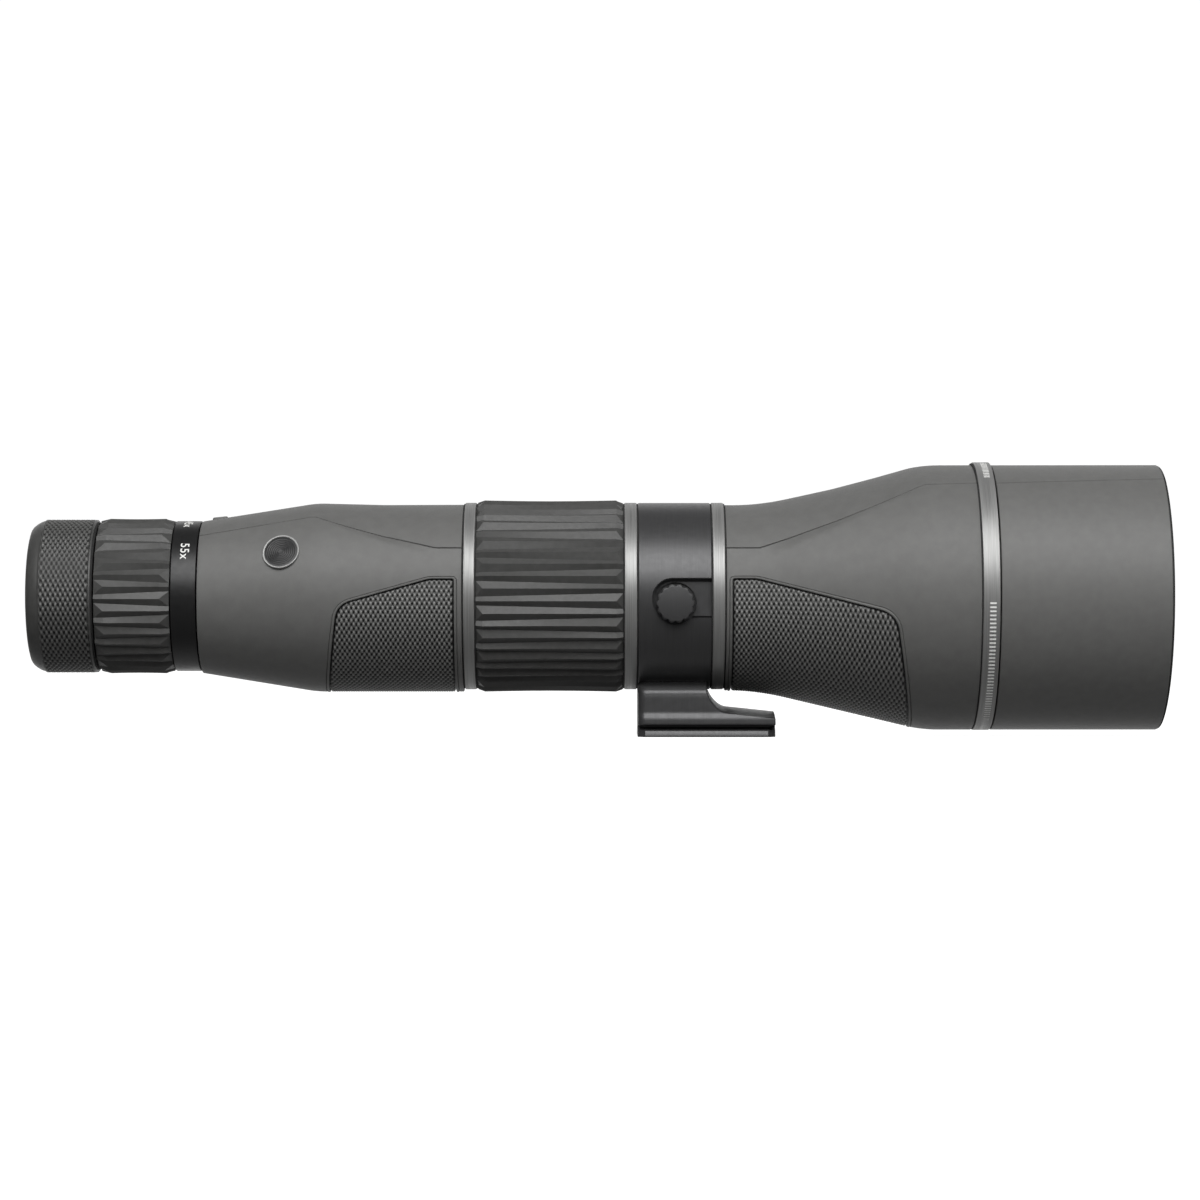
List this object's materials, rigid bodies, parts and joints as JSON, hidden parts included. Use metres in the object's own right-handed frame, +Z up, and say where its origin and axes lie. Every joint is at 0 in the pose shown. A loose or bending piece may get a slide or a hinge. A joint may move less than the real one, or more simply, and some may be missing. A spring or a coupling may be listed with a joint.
{
  "type": "spotting scope",
  "caption": "Straight spotting scope with a zoom eyepiece, barrel focus ring, sliding sunshade and a rotating tripod collar with a dovetail foot.",
  "frame": {"origin": "centre of the tripod foot's flat bottom face, 49.6 mm below the optical axis", "axes": "+X along the optical axis towards the objective, -X towards the eyepiece, +Z up; the lock knob and badge are on the -Y side"},
  "size_m": [0.3998, 0.0952, 0.0972],
  "materials": {
    "armor_rubber": "matte, fine grain",
    "grip_rubber": "matte, moulded grip pattern",
    "black_rubber": "matte",
    "black_metal": "satin black anodised",
    "gray_coat": "matte textured coating",
    "bare_trim": "turned, brushed",
    "tube_metal": "dark anodised",
    "matt_black": "flat anti-glare black",
    "cage_polymer": "glass-filled, matt black",
    "steel": "turned",
    "nylon": "natural nylon",
    "optical_glass": "polished, coated"
  },
  "bodies": {
    "tripod_collar": {"tripod_collar": "black_metal", "collar_liner": "nylon", "tripod_insert_quarter": "steel", "tripod_insert_three_eighths": "steel"},
    "clamp": {"clamp_shoe": "nylon"},
    "lock_knob": {"lock_knob": "black_metal", "clamp_screw": "steel"},
    "scope_tube": {"front_housing": "tube_metal", "front_armor": "armor_rubber", "front_grip_pad": "grip_rubber", "baffle_front": "matt_black", "baffle_middle": "matt_black", "objective_barrel": "tube_metal", "objective_seal_ring": "black_rubber", "objective_lens_rear": "optical_glass", "objective_lens_spacer": "matt_black", "objective_lens_front": "optical_glass", "objective_retaining_ring": "matt_black", "trim_ring_objective": "bare_trim", "sunshade_stop_ring": "black_metal", "center_tube": "tube_metal", "focus_seal_rear": "black_rubber", "focus_seal_front": "black_rubber", "trim_ring_rear": "bare_trim", "trim_ring_middle": "bare_trim", "trim_ring_front": "bare_trim", "rear_housing": "tube_metal", "rear_armor": "armor_rubber", "rear_grip_pad": "grip_rubber", "badge": "black_metal", "magnification_index": "black_metal", "prism_cage": "cage_polymer", "prism_entrance": "optical_glass", "prism_roof": "optical_glass", "prism_clamp": "cage_polymer", "field_stop": "matt_black", "eyepiece_barrel": "black_metal", "eye_lens": "optical_glass", "eye_lens_retainer": "matt_black"},
    "focus_ring": {"focus_grip": "grip_rubber", "focus_ring_core": "black_metal"},
    "focus_cell": {"focus_cell": "black_metal", "focus_lens": "optical_glass", "focus_drive_pin": "steel"},
    "zoom_ring": {"zoom_grip": "grip_rubber", "zoom_ring_core": "black_metal", "magnification_ring": "black_metal", "zoom_cam_tube": "tube_metal", "zoom_drive_pin": "steel"},
    "variator": {"variator_cell": "black_metal", "variator_lens": "optical_glass", "variator_pin": "steel"},
    "compensator": {"compensator_cell": "black_metal", "compensator_lens": "optical_glass", "compensator_pin": "steel"},
    "eyecup_guide": {"eyecup_guide_ring": "nylon"},
    "eyecup": {"eyecup_rubber": "black_rubber", "eyecup_sleeve": "black_metal"},
    "sunshade": {"sunshade": "gray_coat", "sunshade_guide": "black_rubber"}
  },
  "joints": [
    {"name": "collar_rotation", "type": "hinge", "parent": "tripod_collar", "child": "scope_tube", "pos_m": [-0.0113, 0, 0.0496], "axis": [1, 0, 0], "continuous": true},
    {"name": "clamp_travel", "type": "slide", "parent": "tripod_collar", "child": "clamp", "axis": [0, 1, 0], "range_m": [-0.0006, 0]},
    {"name": "lock_knob_turn", "type": "hinge", "parent": "clamp", "child": "lock_knob", "pos_m": [-0.0112, -0.0335, 0.047], "axis": [0, 1, 0], "range_deg": [-270, 0]},
    {"name": "focus_ring_turn", "type": "hinge", "parent": "scope_tube", "child": "focus_ring", "pos_m": [-0.0551, 0, 0.0496], "axis": [-1, 0, 0], "range_deg": [-150, 210]},
    {"name": "focus_cell_travel", "type": "slide", "parent": "scope_tube", "child": "focus_cell", "axis": [1, 0, 0], "range_m": [-0.005, 0.007]},
    {"name": "zoom_ring_turn", "type": "hinge", "parent": "scope_tube", "child": "zoom_ring", "pos_m": [-0.197, 0, 0.0496], "axis": [-1, 0, 0], "range_deg": [-75, 50]},
    {"name": "variator_travel", "type": "slide", "parent": "scope_tube", "child": "variator", "axis": [1, 0, 0], "range_m": [-0.00525, 0.0035]},
    {"name": "compensator_travel", "type": "slide", "parent": "scope_tube", "child": "compensator", "axis": [1, 0, 0], "range_m": [-0.00225, 0.00337]},
    {"name": "eyecup_rise", "type": "slide", "parent": "scope_tube", "child": "eyecup_guide", "axis": [-1, 0, 0], "range_m": [0, 0.009]},
    {"name": "eyecup_twist", "type": "hinge", "parent": "eyecup_guide", "child": "eyecup", "pos_m": [-0.2272, 0, 0.0496], "axis": [-1, 0, 0], "range_deg": [0, 270]},
    {"name": "sunshade_slide", "type": "slide", "parent": "scope_tube", "child": "sunshade", "axis": [1, 0, 0], "range_m": [0, 0.028]}
  ],
  "couplings": [
    {"joint": "lock_knob_turn", "follows": "clamp_travel", "rad_per_m": 7854},
    {"joint": "focus_cell_travel", "follows": "focus_ring_turn", "m_per_rad": 0.0019099},
    {"joint": "variator_travel", "follows": "zoom_ring_turn", "m_per_rad": 0.0040107},
    {"joint": "compensator_travel", "follows": "zoom_ring_turn", "m_per_rad": -0.0025783},
    {"joint": "eyecup_rise", "follows": "eyecup_twist", "m_per_rad": 0.0019099}
  ]
}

━━━━━━━━━━━━━━━━━━━━━━━━━━━━━━

— INSTRUCTIONS FOR THE TASK —
Repeat the data verbatim.

— EXERCISE ANSWER —
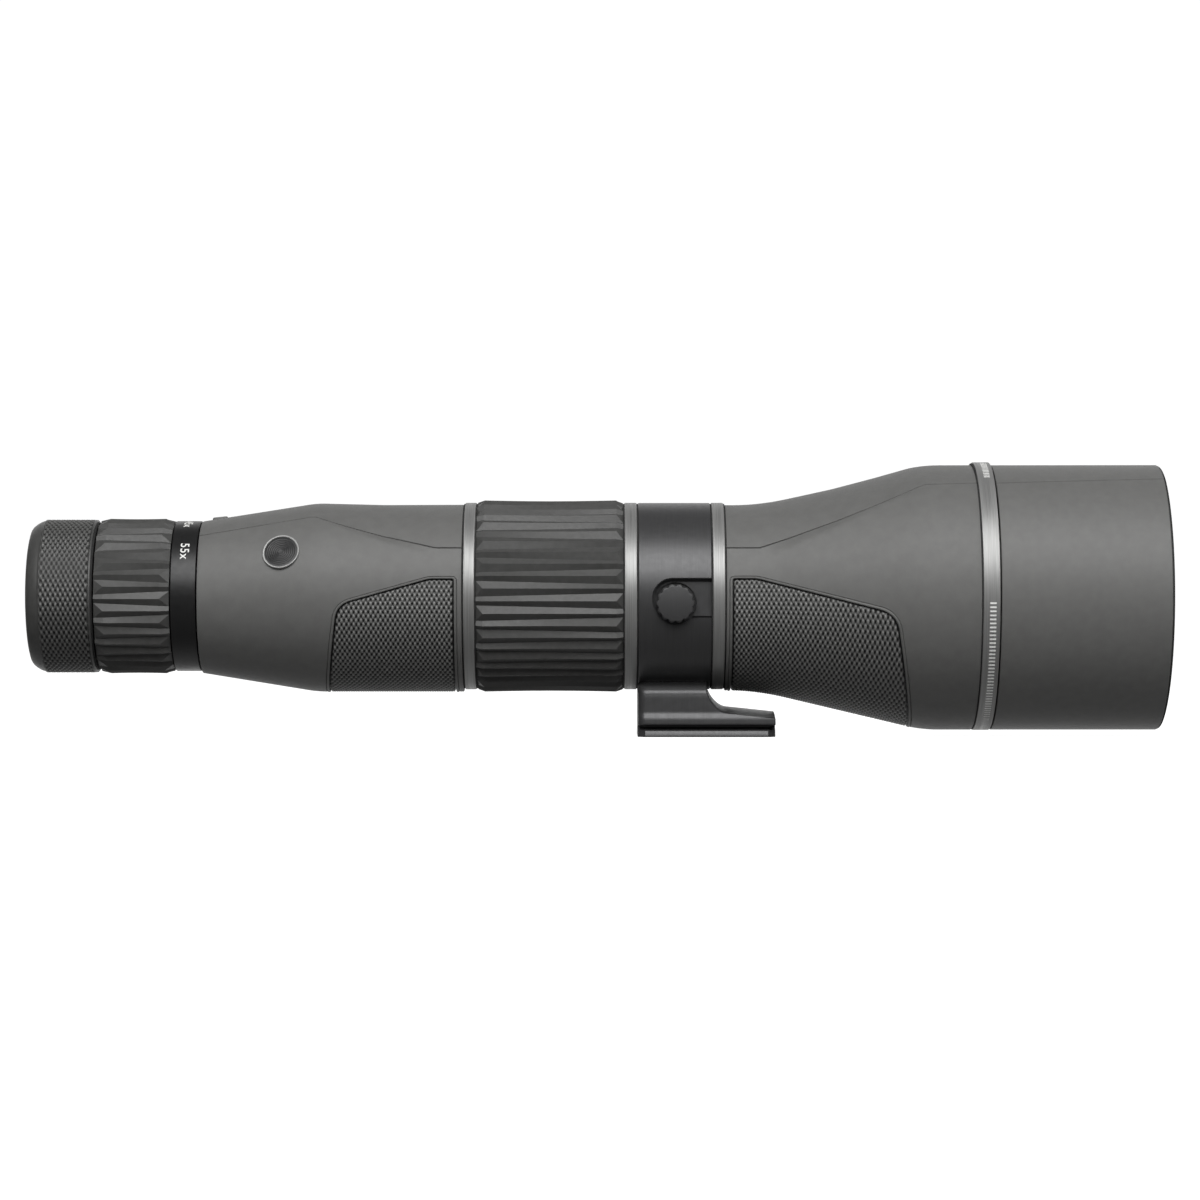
List this object's materials, rigid bodies, parts and joints as JSON, hidden parts included. Use metres in the object's own right-handed frame, +Z up, and say where its origin and axes lie. Every joint is at 0 in the pose shown. A loose or bending piece may get a slide or a hinge. A joint may move less than the real one, or more simply, and some may be missing. A spring or a coupling may be listed with a joint.
{
  "type": "spotting scope",
  "caption": "Straight spotting scope with a zoom eyepiece, barrel focus ring, sliding sunshade and a rotating tripod collar with a dovetail foot.",
  "frame": {"origin": "centre of the tripod foot's flat bottom face, 49.6 mm below the optical axis", "axes": "+X along the optical axis towards the objective, -X towards the eyepiece, +Z up; the lock knob and badge are on the -Y side"},
  "size_m": [0.3998, 0.0952, 0.0972],
  "materials": {
    "armor_rubber": "matte, fine grain",
    "grip_rubber": "matte, moulded grip pattern",
    "black_rubber": "matte",
    "black_metal": "satin black anodised",
    "gray_coat": "matte textured coating",
    "bare_trim": "turned, brushed",
    "tube_metal": "dark anodised",
    "matt_black": "flat anti-glare black",
    "cage_polymer": "glass-filled, matt black",
    "steel": "turned",
    "nylon": "natural nylon",
    "optical_glass": "polished, coated"
  },
  "bodies": {
    "tripod_collar": {"tripod_collar": "black_metal", "collar_liner": "nylon", "tripod_insert_quarter": "steel", "tripod_insert_three_eighths": "steel"},
    "clamp": {"clamp_shoe": "nylon"},
    "lock_knob": {"lock_knob": "black_metal", "clamp_screw": "steel"},
    "scope_tube": {"front_housing": "tube_metal", "front_armor": "armor_rubber", "front_grip_pad": "grip_rubber", "baffle_front": "matt_black", "baffle_middle": "matt_black", "objective_barrel": "tube_metal", "objective_seal_ring": "black_rubber", "objective_lens_rear": "optical_glass", "objective_lens_spacer": "matt_black", "objective_lens_front": "optical_glass", "objective_retaining_ring": "matt_black", "trim_ring_objective": "bare_trim", "sunshade_stop_ring": "black_metal", "center_tube": "tube_metal", "focus_seal_rear": "black_rubber", "focus_seal_front": "black_rubber", "trim_ring_rear": "bare_trim", "trim_ring_middle": "bare_trim", "trim_ring_front": "bare_trim", "rear_housing": "tube_metal", "rear_armor": "armor_rubber", "rear_grip_pad": "grip_rubber", "badge": "black_metal", "magnification_index": "black_metal", "prism_cage": "cage_polymer", "prism_entrance": "optical_glass", "prism_roof": "optical_glass", "prism_clamp": "cage_polymer", "field_stop": "matt_black", "eyepiece_barrel": "black_metal", "eye_lens": "optical_glass", "eye_lens_retainer": "matt_black"},
    "focus_ring": {"focus_grip": "grip_rubber", "focus_ring_core": "black_metal"},
    "focus_cell": {"focus_cell": "black_metal", "focus_lens": "optical_glass", "focus_drive_pin": "steel"},
    "zoom_ring": {"zoom_grip": "grip_rubber", "zoom_ring_core": "black_metal", "magnification_ring": "black_metal", "zoom_cam_tube": "tube_metal", "zoom_drive_pin": "steel"},
    "variator": {"variator_cell": "black_metal", "variator_lens": "optical_glass", "variator_pin": "steel"},
    "compensator": {"compensator_cell": "black_metal", "compensator_lens": "optical_glass", "compensator_pin": "steel"},
    "eyecup_guide": {"eyecup_guide_ring": "nylon"},
    "eyecup": {"eyecup_rubber": "black_rubber", "eyecup_sleeve": "black_metal"},
    "sunshade": {"sunshade": "gray_coat", "sunshade_guide": "black_rubber"}
  },
  "joints": [
    {"name": "collar_rotation", "type": "hinge", "parent": "tripod_collar", "child": "scope_tube", "pos_m": [-0.0113, 0, 0.0496], "axis": [1, 0, 0], "continuous": true},
    {"name": "clamp_travel", "type": "slide", "parent": "tripod_collar", "child": "clamp", "axis": [0, 1, 0], "range_m": [-0.0006, 0]},
    {"name": "lock_knob_turn", "type": "hinge", "parent": "clamp", "child": "lock_knob", "pos_m": [-0.0112, -0.0335, 0.047], "axis": [0, 1, 0], "range_deg": [-270, 0]},
    {"name": "focus_ring_turn", "type": "hinge", "parent": "scope_tube", "child": "focus_ring", "pos_m": [-0.0551, 0, 0.0496], "axis": [-1, 0, 0], "range_deg": [-150, 210]},
    {"name": "focus_cell_travel", "type": "slide", "parent": "scope_tube", "child": "focus_cell", "axis": [1, 0, 0], "range_m": [-0.005, 0.007]},
    {"name": "zoom_ring_turn", "type": "hinge", "parent": "scope_tube", "child": "zoom_ring", "pos_m": [-0.197, 0, 0.0496], "axis": [-1, 0, 0], "range_deg": [-75, 50]},
    {"name": "variator_travel", "type": "slide", "parent": "scope_tube", "child": "variator", "axis": [1, 0, 0], "range_m": [-0.00525, 0.0035]},
    {"name": "compensator_travel", "type": "slide", "parent": "scope_tube", "child": "compensator", "axis": [1, 0, 0], "range_m": [-0.00225, 0.00337]},
    {"name": "eyecup_rise", "type": "slide", "parent": "scope_tube", "child": "eyecup_guide", "axis": [-1, 0, 0], "range_m": [0, 0.009]},
    {"name": "eyecup_twist", "type": "hinge", "parent": "eyecup_guide", "child": "eyecup", "pos_m": [-0.2272, 0, 0.0496], "axis": [-1, 0, 0], "range_deg": [0, 270]},
    {"name": "sunshade_slide", "type": "slide", "parent": "scope_tube", "child": "sunshade", "axis": [1, 0, 0], "range_m": [0, 0.028]}
  ],
  "couplings": [
    {"joint": "lock_knob_turn", "follows": "clamp_travel", "rad_per_m": 7854},
    {"joint": "focus_cell_travel", "follows": "focus_ring_turn", "m_per_rad": 0.0019099},
    {"joint": "variator_travel", "follows": "zoom_ring_turn", "m_per_rad": 0.0040107},
    {"joint": "compensator_travel", "follows": "zoom_ring_turn", "m_per_rad": -0.0025783},
    {"joint": "eyecup_rise", "follows": "eyecup_twist", "m_per_rad": 0.0019099}
  ]
}